■ Requirements ■
Your answer should be a single number: the count of lines that include the word "starting".

■ Recorded information ■

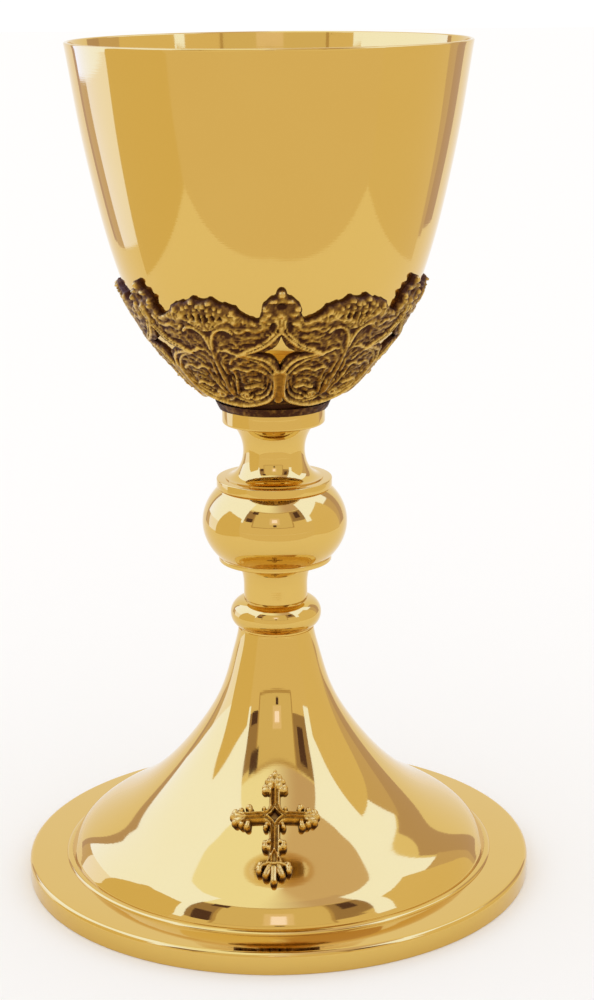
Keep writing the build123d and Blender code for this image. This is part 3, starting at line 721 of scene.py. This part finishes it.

---

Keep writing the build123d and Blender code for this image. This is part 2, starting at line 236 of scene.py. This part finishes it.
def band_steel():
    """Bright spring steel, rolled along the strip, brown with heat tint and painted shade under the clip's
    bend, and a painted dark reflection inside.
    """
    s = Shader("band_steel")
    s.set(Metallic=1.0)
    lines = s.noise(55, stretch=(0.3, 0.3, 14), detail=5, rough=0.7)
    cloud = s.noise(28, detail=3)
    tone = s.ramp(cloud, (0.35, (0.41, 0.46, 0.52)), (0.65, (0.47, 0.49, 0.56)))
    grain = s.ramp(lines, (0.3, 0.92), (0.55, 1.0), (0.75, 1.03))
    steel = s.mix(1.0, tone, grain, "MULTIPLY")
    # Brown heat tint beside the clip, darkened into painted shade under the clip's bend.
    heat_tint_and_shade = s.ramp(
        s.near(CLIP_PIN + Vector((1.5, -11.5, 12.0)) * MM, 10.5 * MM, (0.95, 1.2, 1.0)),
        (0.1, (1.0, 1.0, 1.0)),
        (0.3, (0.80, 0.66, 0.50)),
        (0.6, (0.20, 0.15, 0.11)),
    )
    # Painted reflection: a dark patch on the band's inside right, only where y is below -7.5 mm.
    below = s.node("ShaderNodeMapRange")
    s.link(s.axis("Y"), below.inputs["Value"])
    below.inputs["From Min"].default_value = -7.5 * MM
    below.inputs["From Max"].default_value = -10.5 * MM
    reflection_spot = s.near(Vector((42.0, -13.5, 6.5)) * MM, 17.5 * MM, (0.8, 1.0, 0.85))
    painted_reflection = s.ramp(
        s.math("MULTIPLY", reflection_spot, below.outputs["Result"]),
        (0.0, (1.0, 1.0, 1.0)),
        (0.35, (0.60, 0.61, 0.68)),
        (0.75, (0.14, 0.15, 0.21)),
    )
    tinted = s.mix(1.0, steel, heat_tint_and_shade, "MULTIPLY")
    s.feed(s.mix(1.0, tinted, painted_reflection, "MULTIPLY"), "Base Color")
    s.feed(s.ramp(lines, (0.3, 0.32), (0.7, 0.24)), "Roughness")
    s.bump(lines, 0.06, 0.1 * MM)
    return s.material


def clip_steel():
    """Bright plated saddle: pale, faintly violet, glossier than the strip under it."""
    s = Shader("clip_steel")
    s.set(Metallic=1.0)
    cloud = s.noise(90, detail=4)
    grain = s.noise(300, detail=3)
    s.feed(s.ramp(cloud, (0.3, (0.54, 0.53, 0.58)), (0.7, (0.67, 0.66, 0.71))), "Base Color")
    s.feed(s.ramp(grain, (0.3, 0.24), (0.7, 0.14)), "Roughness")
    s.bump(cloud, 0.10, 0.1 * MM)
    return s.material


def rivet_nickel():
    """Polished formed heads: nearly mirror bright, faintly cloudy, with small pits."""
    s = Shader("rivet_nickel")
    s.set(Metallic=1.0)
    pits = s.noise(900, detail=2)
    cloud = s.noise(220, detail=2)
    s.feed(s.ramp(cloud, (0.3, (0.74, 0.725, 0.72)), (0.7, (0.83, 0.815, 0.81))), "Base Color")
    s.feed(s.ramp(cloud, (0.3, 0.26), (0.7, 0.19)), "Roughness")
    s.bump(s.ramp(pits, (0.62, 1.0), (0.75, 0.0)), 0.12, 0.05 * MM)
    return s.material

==

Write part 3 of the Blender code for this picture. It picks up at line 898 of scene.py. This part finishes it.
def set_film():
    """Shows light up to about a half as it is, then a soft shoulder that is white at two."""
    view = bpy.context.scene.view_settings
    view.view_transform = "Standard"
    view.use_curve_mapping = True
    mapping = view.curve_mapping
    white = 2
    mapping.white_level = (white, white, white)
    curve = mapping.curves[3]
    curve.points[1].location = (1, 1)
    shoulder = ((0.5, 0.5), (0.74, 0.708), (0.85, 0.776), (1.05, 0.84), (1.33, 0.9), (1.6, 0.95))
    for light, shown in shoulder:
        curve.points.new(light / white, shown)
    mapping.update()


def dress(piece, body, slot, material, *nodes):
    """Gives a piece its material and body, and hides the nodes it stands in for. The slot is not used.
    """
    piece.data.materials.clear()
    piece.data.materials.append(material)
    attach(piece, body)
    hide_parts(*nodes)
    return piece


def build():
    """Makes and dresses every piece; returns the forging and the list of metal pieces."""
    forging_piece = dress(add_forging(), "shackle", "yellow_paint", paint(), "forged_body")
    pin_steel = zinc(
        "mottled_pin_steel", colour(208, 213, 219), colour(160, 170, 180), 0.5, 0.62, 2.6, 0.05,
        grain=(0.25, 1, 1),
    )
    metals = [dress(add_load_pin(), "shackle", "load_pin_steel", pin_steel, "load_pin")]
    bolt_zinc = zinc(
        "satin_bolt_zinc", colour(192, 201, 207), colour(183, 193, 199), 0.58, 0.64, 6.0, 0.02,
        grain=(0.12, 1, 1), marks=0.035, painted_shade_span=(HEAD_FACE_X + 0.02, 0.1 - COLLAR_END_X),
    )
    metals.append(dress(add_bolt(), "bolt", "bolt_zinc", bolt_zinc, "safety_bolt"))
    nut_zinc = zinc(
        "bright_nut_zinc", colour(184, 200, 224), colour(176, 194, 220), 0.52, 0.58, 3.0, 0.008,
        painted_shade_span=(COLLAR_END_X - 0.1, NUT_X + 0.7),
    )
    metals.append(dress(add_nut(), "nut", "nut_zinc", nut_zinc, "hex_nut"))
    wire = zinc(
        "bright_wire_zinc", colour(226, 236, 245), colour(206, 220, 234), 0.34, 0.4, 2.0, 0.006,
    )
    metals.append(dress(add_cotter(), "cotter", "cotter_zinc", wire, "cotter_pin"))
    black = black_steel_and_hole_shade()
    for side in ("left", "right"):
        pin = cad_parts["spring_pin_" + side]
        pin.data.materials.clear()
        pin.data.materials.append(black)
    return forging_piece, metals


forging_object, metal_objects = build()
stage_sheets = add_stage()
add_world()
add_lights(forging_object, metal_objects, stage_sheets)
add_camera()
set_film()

■ Exercise response ■
2